> **Records for processing**:
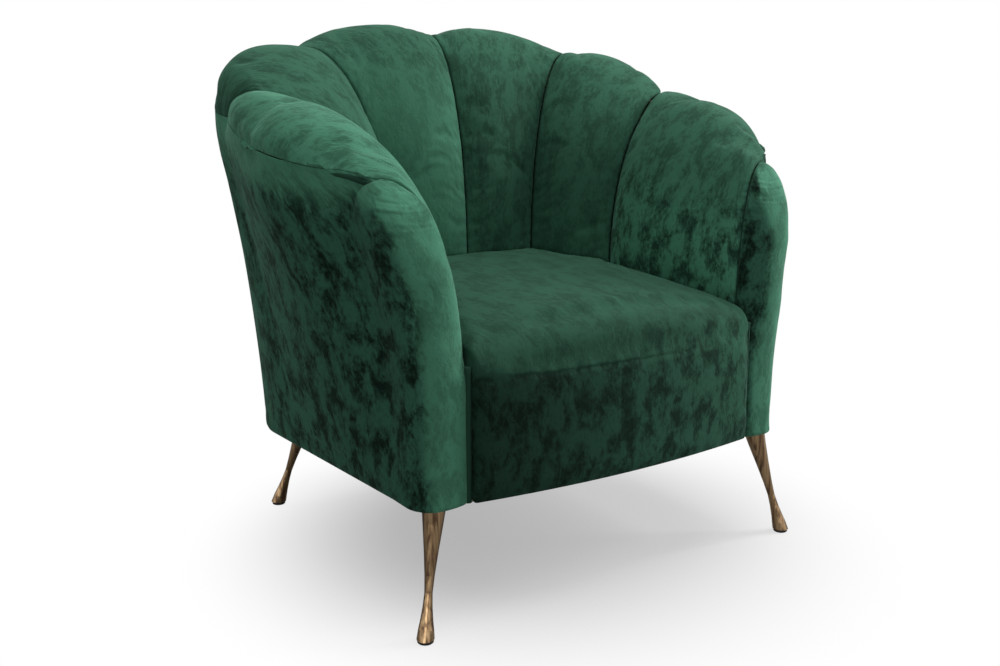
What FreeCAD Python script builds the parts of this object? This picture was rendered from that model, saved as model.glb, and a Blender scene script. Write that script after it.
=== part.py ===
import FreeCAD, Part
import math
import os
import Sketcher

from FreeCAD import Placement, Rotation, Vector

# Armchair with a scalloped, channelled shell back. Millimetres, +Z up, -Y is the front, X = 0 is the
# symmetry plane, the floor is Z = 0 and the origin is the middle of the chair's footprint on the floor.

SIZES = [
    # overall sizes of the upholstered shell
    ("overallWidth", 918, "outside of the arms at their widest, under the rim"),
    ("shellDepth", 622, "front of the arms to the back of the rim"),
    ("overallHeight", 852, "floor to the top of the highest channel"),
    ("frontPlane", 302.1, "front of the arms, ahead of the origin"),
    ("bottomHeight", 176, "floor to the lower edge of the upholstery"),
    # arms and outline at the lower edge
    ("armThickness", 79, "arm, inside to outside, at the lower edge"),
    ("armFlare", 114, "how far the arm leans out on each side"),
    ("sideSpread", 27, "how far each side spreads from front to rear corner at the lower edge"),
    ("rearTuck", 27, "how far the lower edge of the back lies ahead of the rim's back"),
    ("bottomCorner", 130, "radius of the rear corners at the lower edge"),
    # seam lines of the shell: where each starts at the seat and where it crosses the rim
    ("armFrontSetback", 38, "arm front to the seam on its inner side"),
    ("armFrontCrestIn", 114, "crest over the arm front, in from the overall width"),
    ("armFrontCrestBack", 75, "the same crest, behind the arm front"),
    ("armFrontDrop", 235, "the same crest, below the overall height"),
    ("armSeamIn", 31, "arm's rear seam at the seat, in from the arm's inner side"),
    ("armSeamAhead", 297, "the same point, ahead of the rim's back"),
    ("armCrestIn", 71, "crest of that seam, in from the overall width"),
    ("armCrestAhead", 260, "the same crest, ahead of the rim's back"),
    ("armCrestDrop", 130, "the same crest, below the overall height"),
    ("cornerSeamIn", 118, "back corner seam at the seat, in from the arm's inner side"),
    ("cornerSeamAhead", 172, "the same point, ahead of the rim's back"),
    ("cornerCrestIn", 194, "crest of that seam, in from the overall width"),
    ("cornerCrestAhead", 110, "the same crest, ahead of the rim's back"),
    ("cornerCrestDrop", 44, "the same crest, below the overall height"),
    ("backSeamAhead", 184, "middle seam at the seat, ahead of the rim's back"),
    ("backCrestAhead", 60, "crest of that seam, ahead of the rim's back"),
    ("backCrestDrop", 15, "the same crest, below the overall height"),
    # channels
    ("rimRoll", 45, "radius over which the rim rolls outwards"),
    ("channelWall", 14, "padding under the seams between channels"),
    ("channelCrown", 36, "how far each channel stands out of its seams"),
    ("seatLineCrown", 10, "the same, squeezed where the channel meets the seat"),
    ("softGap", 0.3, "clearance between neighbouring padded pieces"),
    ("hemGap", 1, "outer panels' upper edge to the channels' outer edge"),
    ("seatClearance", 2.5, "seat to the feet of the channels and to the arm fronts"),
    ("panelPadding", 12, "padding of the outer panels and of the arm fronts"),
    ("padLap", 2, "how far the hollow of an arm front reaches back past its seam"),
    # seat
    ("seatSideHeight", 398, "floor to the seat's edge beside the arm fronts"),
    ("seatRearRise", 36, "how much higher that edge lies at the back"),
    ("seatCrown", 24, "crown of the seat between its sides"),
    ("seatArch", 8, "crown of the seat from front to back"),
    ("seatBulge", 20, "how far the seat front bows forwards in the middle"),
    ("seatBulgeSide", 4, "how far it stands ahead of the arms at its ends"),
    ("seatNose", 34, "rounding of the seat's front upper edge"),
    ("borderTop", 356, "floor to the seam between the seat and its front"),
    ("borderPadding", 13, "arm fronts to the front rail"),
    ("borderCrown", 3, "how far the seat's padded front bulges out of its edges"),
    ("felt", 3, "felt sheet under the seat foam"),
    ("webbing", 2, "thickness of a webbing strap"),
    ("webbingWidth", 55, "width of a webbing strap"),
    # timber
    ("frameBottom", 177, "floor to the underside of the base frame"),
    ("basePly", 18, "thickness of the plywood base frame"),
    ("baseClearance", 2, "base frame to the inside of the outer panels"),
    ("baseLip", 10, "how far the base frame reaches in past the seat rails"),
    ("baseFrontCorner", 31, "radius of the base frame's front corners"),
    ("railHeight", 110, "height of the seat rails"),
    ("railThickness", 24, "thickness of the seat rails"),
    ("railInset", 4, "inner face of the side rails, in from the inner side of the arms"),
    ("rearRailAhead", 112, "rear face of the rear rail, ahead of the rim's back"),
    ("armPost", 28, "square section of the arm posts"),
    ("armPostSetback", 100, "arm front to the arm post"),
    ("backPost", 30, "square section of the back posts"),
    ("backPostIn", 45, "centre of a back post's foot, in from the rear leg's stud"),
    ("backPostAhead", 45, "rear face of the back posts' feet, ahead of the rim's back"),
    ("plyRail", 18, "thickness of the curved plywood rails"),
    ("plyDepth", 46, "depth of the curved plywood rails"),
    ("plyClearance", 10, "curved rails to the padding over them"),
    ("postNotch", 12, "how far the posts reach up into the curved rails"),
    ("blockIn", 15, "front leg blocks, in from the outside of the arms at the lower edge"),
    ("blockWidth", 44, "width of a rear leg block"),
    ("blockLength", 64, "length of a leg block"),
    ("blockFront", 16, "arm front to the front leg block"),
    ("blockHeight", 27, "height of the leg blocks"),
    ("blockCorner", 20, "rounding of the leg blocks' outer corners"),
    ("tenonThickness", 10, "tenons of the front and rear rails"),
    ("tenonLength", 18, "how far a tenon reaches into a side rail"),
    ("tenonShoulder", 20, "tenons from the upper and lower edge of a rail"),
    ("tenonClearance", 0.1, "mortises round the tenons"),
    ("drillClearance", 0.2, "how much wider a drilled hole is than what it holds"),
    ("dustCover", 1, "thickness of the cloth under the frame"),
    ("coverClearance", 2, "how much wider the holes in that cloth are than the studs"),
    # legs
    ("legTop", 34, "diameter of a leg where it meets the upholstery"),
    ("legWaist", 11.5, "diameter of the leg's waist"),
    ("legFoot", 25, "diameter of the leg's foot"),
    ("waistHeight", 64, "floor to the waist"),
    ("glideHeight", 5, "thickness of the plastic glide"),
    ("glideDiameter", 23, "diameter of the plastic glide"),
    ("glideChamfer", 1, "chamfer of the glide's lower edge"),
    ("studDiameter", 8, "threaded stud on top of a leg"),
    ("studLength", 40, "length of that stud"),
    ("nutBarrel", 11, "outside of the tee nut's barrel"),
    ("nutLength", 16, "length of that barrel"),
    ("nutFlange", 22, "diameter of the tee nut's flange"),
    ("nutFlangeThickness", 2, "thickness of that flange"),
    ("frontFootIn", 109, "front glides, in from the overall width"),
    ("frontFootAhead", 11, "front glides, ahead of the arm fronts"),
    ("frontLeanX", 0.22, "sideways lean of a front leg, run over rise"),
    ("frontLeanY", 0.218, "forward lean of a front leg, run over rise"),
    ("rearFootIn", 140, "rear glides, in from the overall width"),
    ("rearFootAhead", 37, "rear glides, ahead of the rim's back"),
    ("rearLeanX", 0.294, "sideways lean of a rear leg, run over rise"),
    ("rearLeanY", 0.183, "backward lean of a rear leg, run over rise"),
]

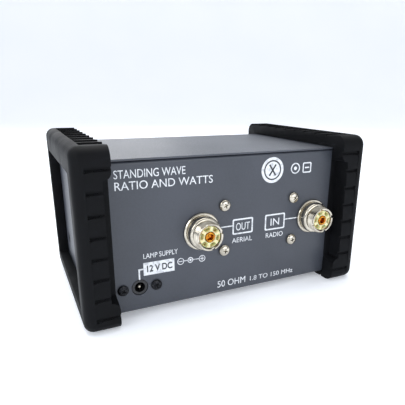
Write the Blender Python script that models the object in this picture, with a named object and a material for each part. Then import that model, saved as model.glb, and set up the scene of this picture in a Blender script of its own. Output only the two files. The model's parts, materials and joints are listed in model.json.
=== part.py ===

> **Given exercise**: Write the material out exactly, with nothing left out.

> **Expected output**:
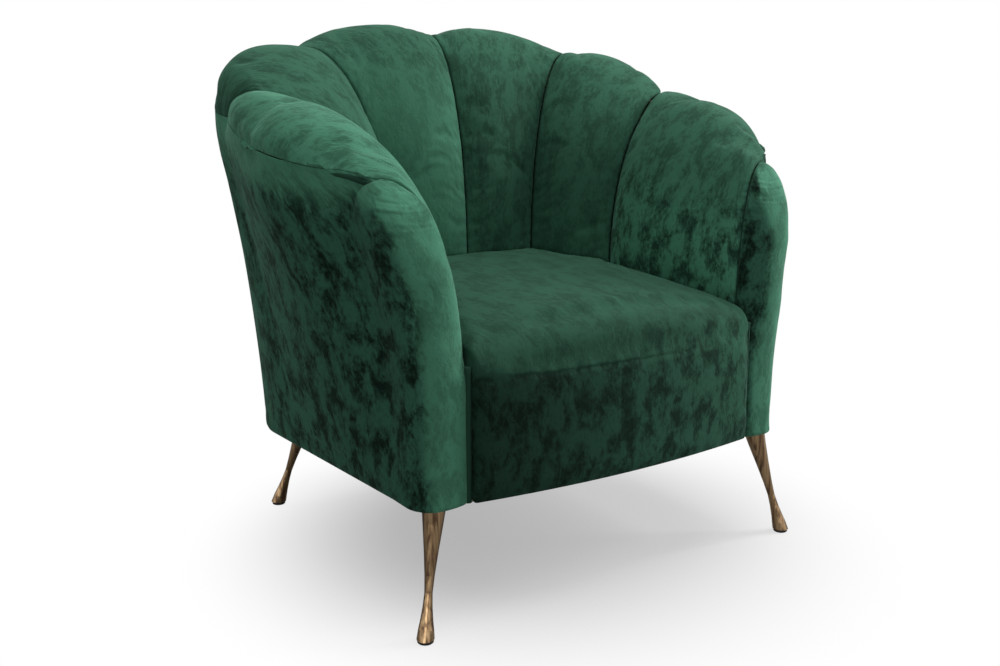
What FreeCAD Python script builds the parts of this object? This picture was rendered from that model, saved as model.glb, and a Blender scene script. Write that script after it.
=== part.py ===
import FreeCAD, Part
import math
import os
import Sketcher

from FreeCAD import Placement, Rotation, Vector

# Armchair with a scalloped, channelled shell back. Millimetres, +Z up, -Y is the front, X = 0 is the
# symmetry plane, the floor is Z = 0 and the origin is the middle of the chair's footprint on the floor.

SIZES = [
    # overall sizes of the upholstered shell
    ("overallWidth", 918, "outside of the arms at their widest, under the rim"),
    ("shellDepth", 622, "front of the arms to the back of the rim"),
    ("overallHeight", 852, "floor to the top of the highest channel"),
    ("frontPlane", 302.1, "front of the arms, ahead of the origin"),
    ("bottomHeight", 176, "floor to the lower edge of the upholstery"),
    # arms and outline at the lower edge
    ("armThickness", 79, "arm, inside to outside, at the lower edge"),
    ("armFlare", 114, "how far the arm leans out on each side"),
    ("sideSpread", 27, "how far each side spreads from front to rear corner at the lower edge"),
    ("rearTuck", 27, "how far the lower edge of the back lies ahead of the rim's back"),
    ("bottomCorner", 130, "radius of the rear corners at the lower edge"),
    # seam lines of the shell: where each starts at the seat and where it crosses the rim
    ("armFrontSetback", 38, "arm front to the seam on its inner side"),
    ("armFrontCrestIn", 114, "crest over the arm front, in from the overall width"),
    ("armFrontCrestBack", 75, "the same crest, behind the arm front"),
    ("armFrontDrop", 235, "the same crest, below the overall height"),
    ("armSeamIn", 31, "arm's rear seam at the seat, in from the arm's inner side"),
    ("armSeamAhead", 297, "the same point, ahead of the rim's back"),
    ("armCrestIn", 71, "crest of that seam, in from the overall width"),
    ("armCrestAhead", 260, "the same crest, ahead of the rim's back"),
    ("armCrestDrop", 130, "the same crest, below the overall height"),
    ("cornerSeamIn", 118, "back corner seam at the seat, in from the arm's inner side"),
    ("cornerSeamAhead", 172, "the same point, ahead of the rim's back"),
    ("cornerCrestIn", 194, "crest of that seam, in from the overall width"),
    ("cornerCrestAhead", 110, "the same crest, ahead of the rim's back"),
    ("cornerCrestDrop", 44, "the same crest, below the overall height"),
    ("backSeamAhead", 184, "middle seam at the seat, ahead of the rim's back"),
    ("backCrestAhead", 60, "crest of that seam, ahead of the rim's back"),
    ("backCrestDrop", 15, "the same crest, below the overall height"),
    # channels
    ("rimRoll", 45, "radius over which the rim rolls outwards"),
    ("channelWall", 14, "padding under the seams between channels"),
    ("channelCrown", 36, "how far each channel stands out of its seams"),
    ("seatLineCrown", 10, "the same, squeezed where the channel meets the seat"),
    ("softGap", 0.3, "clearance between neighbouring padded pieces"),
    ("hemGap", 1, "outer panels' upper edge to the channels' outer edge"),
    ("seatClearance", 2.5, "seat to the feet of the channels and to the arm fronts"),
    ("panelPadding", 12, "padding of the outer panels and of the arm fronts"),
    ("padLap", 2, "how far the hollow of an arm front reaches back past its seam"),
    # seat
    ("seatSideHeight", 398, "floor to the seat's edge beside the arm fronts"),
    ("seatRearRise", 36, "how much higher that edge lies at the back"),
    ("seatCrown", 24, "crown of the seat between its sides"),
    ("seatArch", 8, "crown of the seat from front to back"),
    ("seatBulge", 20, "how far the seat front bows forwards in the middle"),
    ("seatBulgeSide", 4, "how far it stands ahead of the arms at its ends"),
    ("seatNose", 34, "rounding of the seat's front upper edge"),
    ("borderTop", 356, "floor to the seam between the seat and its front"),
    ("borderPadding", 13, "arm fronts to the front rail"),
    ("borderCrown", 3, "how far the seat's padded front bulges out of its edges"),
    ("felt", 3, "felt sheet under the seat foam"),
    ("webbing", 2, "thickness of a webbing strap"),
    ("webbingWidth", 55, "width of a webbing strap"),
    # timber
    ("frameBottom", 177, "floor to the underside of the base frame"),
    ("basePly", 18, "thickness of the plywood base frame"),
    ("baseClearance", 2, "base frame to the inside of the outer panels"),
    ("baseLip", 10, "how far the base frame reaches in past the seat rails"),
    ("baseFrontCorner", 31, "radius of the base frame's front corners"),
    ("railHeight", 110, "height of the seat rails"),
    ("railThickness", 24, "thickness of the seat rails"),
    ("railInset", 4, "inner face of the side rails, in from the inner side of the arms"),
    ("rearRailAhead", 112, "rear face of the rear rail, ahead of the rim's back"),
    ("armPost", 28, "square section of the arm posts"),
    ("armPostSetback", 100, "arm front to the arm post"),
    ("backPost", 30, "square section of the back posts"),
    ("backPostIn", 45, "centre of a back post's foot, in from the rear leg's stud"),
    ("backPostAhead", 45, "rear face of the back posts' feet, ahead of the rim's back"),
    ("plyRail", 18, "thickness of the curved plywood rails"),
    ("plyDepth", 46, "depth of the curved plywood rails"),
    ("plyClearance", 10, "curved rails to the padding over them"),
    ("postNotch", 12, "how far the posts reach up into the curved rails"),
    ("blockIn", 15, "front leg blocks, in from the outside of the arms at the lower edge"),
    ("blockWidth", 44, "width of a rear leg block"),
    ("blockLength", 64, "length of a leg block"),
    ("blockFront", 16, "arm front to the front leg block"),
    ("blockHeight", 27, "height of the leg blocks"),
    ("blockCorner", 20, "rounding of the leg blocks' outer corners"),
    ("tenonThickness", 10, "tenons of the front and rear rails"),
    ("tenonLength", 18, "how far a tenon reaches into a side rail"),
    ("tenonShoulder", 20, "tenons from the upper and lower edge of a rail"),
    ("tenonClearance", 0.1, "mortises round the tenons"),
    ("drillClearance", 0.2, "how much wider a drilled hole is than what it holds"),
    ("dustCover", 1, "thickness of the cloth under the frame"),
    ("coverClearance", 2, "how much wider the holes in that cloth are than the studs"),
    # legs
    ("legTop", 34, "diameter of a leg where it meets the upholstery"),
    ("legWaist", 11.5, "diameter of the leg's waist"),
    ("legFoot", 25, "diameter of the leg's foot"),
    ("waistHeight", 64, "floor to the waist"),
    ("glideHeight", 5, "thickness of the plastic glide"),
    ("glideDiameter", 23, "diameter of the plastic glide"),
    ("glideChamfer", 1, "chamfer of the glide's lower edge"),
    ("studDiameter", 8, "threaded stud on top of a leg"),
    ("studLength", 40, "length of that stud"),
    ("nutBarrel", 11, "outside of the tee nut's barrel"),
    ("nutLength", 16, "length of that barrel"),
    ("nutFlange", 22, "diameter of the tee nut's flange"),
    ("nutFlangeThickness", 2, "thickness of that flange"),
    ("frontFootIn", 109, "front glides, in from the overall width"),
    ("frontFootAhead", 11, "front glides, ahead of the arm fronts"),
    ("frontLeanX", 0.22, "sideways lean of a front leg, run over rise"),
    ("frontLeanY", 0.218, "forward lean of a front leg, run over rise"),
    ("rearFootIn", 140, "rear glides, in from the overall width"),
    ("rearFootAhead", 37, "rear glides, ahead of the rim's back"),
    ("rearLeanX", 0.294, "sideways lean of a rear leg, run over rise"),
    ("rearLeanY", 0.183, "backward lean of a rear leg, run over rise"),
]

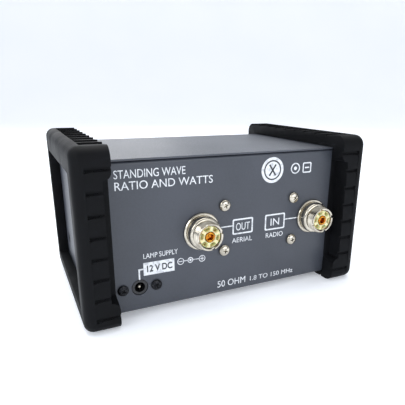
Write the Blender Python script that models the object in this picture, with a named object and a material for each part. Then import that model, saved as model.glb, and set up the scene of this picture in a Blender script of its own. Output only the two files. The model's parts, materials and joints are listed in model.json.
=== part.py ===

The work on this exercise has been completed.